Problem requirements: Reproduce exactly the section that begins at the line containing "# The pin marks." and ends at the line containing "point = shown.matrix_world", both lines included; omit all other lines.

☆ ☆ ☆ ☆ ☆ ☆ ☆

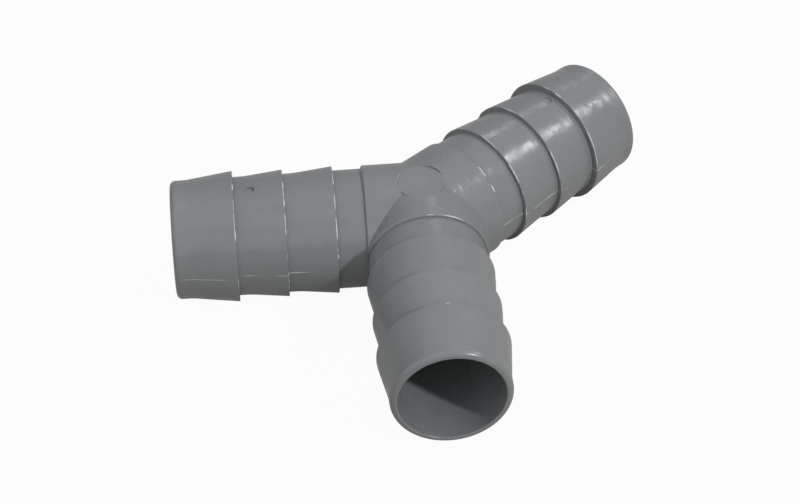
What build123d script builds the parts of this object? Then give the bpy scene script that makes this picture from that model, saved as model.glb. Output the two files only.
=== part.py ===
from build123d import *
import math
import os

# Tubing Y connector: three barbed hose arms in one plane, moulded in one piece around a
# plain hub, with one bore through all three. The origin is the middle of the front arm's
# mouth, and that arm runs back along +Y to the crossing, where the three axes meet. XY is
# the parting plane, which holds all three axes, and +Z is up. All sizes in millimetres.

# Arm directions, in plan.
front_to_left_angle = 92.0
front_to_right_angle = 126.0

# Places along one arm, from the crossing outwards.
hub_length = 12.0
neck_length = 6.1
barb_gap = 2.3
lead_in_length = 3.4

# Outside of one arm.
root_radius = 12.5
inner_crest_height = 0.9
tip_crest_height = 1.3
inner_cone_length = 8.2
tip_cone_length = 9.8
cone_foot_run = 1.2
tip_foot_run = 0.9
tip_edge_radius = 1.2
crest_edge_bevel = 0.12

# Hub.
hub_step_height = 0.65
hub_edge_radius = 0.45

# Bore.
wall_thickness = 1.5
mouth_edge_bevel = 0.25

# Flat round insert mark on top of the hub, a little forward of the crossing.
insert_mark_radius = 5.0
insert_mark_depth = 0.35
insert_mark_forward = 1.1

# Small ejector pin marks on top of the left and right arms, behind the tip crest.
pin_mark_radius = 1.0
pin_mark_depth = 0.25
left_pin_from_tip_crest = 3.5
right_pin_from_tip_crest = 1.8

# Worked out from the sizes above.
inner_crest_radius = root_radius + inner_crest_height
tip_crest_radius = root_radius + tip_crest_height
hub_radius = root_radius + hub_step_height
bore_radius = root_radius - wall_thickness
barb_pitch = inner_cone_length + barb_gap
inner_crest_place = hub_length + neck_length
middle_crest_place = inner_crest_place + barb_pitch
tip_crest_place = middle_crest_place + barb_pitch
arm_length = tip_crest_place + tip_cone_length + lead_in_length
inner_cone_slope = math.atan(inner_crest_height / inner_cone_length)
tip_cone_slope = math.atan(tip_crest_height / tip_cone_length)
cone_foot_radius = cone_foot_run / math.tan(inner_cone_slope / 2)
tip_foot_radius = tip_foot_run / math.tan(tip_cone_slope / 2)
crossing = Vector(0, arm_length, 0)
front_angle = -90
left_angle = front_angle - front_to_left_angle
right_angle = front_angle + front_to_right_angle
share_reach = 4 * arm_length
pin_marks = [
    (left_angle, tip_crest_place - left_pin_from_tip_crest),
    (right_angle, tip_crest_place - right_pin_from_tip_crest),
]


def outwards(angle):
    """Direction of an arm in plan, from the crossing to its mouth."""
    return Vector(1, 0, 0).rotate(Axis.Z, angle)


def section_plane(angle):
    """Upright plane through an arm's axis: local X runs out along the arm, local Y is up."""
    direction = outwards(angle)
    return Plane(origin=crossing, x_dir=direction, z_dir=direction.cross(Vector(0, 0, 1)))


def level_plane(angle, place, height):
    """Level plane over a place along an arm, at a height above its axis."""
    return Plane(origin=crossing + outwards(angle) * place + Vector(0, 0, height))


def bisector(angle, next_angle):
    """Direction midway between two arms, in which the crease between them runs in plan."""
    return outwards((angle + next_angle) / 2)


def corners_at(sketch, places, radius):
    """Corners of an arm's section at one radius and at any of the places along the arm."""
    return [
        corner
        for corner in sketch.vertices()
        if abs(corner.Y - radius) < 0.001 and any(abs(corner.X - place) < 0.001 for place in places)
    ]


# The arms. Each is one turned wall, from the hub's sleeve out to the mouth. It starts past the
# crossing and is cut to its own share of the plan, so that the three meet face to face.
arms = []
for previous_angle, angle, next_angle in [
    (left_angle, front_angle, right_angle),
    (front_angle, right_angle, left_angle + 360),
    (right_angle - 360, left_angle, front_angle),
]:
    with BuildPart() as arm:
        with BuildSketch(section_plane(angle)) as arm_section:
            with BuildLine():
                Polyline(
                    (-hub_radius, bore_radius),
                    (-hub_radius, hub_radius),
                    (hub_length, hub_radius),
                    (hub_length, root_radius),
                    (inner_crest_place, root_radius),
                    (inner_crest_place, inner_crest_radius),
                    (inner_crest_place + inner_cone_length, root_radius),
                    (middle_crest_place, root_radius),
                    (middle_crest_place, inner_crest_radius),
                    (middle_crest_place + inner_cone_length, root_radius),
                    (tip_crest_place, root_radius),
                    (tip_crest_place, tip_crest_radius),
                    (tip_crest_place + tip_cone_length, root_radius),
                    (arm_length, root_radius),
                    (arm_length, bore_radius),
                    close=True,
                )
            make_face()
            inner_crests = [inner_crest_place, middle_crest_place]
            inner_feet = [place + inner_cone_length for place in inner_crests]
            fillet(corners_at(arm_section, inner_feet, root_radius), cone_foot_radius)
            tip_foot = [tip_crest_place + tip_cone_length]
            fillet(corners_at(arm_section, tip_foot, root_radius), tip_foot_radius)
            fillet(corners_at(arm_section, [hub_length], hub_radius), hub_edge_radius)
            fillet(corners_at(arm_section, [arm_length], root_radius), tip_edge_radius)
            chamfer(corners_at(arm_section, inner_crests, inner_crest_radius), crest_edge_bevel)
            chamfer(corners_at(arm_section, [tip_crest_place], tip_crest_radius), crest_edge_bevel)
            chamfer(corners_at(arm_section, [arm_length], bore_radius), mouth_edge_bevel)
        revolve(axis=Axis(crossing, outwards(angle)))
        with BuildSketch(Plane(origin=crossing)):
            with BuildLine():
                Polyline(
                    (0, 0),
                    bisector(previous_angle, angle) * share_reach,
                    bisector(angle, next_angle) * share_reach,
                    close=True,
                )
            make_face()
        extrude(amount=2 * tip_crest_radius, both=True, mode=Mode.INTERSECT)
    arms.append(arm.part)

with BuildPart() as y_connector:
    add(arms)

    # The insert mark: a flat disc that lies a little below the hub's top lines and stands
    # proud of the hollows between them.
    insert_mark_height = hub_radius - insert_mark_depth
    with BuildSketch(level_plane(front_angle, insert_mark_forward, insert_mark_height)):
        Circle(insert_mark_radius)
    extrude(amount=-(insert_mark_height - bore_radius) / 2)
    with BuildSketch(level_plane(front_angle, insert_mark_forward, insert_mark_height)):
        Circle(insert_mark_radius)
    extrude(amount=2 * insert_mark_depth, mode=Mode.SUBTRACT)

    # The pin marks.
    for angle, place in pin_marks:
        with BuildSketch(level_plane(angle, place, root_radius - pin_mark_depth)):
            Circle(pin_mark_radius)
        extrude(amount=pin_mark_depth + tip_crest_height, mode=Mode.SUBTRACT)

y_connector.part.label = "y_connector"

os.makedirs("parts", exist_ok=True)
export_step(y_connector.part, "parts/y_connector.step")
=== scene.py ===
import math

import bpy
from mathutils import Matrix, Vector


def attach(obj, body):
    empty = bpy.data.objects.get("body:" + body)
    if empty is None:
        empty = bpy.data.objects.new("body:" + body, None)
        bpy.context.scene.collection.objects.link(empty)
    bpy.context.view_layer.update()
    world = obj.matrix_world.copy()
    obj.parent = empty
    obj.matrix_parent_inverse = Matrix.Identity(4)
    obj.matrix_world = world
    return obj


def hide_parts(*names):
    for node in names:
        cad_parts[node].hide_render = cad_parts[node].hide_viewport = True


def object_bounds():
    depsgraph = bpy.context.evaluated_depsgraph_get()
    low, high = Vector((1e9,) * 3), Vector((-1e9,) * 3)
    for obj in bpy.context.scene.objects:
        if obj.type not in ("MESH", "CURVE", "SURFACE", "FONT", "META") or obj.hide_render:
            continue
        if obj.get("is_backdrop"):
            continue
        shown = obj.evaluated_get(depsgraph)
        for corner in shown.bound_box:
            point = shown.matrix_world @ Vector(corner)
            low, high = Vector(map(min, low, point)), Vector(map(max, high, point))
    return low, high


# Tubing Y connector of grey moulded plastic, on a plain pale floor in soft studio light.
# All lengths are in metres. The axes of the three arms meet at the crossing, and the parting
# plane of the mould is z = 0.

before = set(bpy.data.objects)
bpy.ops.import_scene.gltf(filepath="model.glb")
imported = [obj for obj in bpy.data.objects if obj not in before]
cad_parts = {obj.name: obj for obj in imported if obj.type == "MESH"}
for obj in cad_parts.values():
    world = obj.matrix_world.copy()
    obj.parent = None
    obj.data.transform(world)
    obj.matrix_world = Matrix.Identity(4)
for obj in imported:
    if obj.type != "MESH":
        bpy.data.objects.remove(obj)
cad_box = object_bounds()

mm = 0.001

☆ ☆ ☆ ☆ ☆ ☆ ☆

Output of the task:
    # The pin marks.
    for angle, place in pin_marks:
        with BuildSketch(level_plane(angle, place, root_radius - pin_mark_depth)):
            Circle(pin_mark_radius)
        extrude(amount=pin_mark_depth + tip_crest_height, mode=Mode.SUBTRACT)

y_connector.part.label = "y_connector"

os.makedirs("parts", exist_ok=True)
export_step(y_connector.part, "parts/y_connector.step")
=== scene.py ===
import math

import bpy
from mathutils import Matrix, Vector


def attach(obj, body):
    empty = bpy.data.objects.get("body:" + body)
    if empty is None:
        empty = bpy.data.objects.new("body:" + body, None)
        bpy.context.scene.collection.objects.link(empty)
    bpy.context.view_layer.update()
    world = obj.matrix_world.copy()
    obj.parent = empty
    obj.matrix_parent_inverse = Matrix.Identity(4)
    obj.matrix_world = world
    return obj


def hide_parts(*names):
    for node in names:
        cad_parts[node].hide_render = cad_parts[node].hide_viewport = True


def object_bounds():
    depsgraph = bpy.context.evaluated_depsgraph_get()
    low, high = Vector((1e9,) * 3), Vector((-1e9,) * 3)
    for obj in bpy.context.scene.objects:
        if obj.type not in ("MESH", "CURVE", "SURFACE", "FONT", "META") or obj.hide_render:
            continue
        if obj.get("is_backdrop"):
            continue
        shown = obj.evaluated_get(depsgraph)
        for corner in shown.bound_box:
            point = shown.matrix_world @ Vector(corner)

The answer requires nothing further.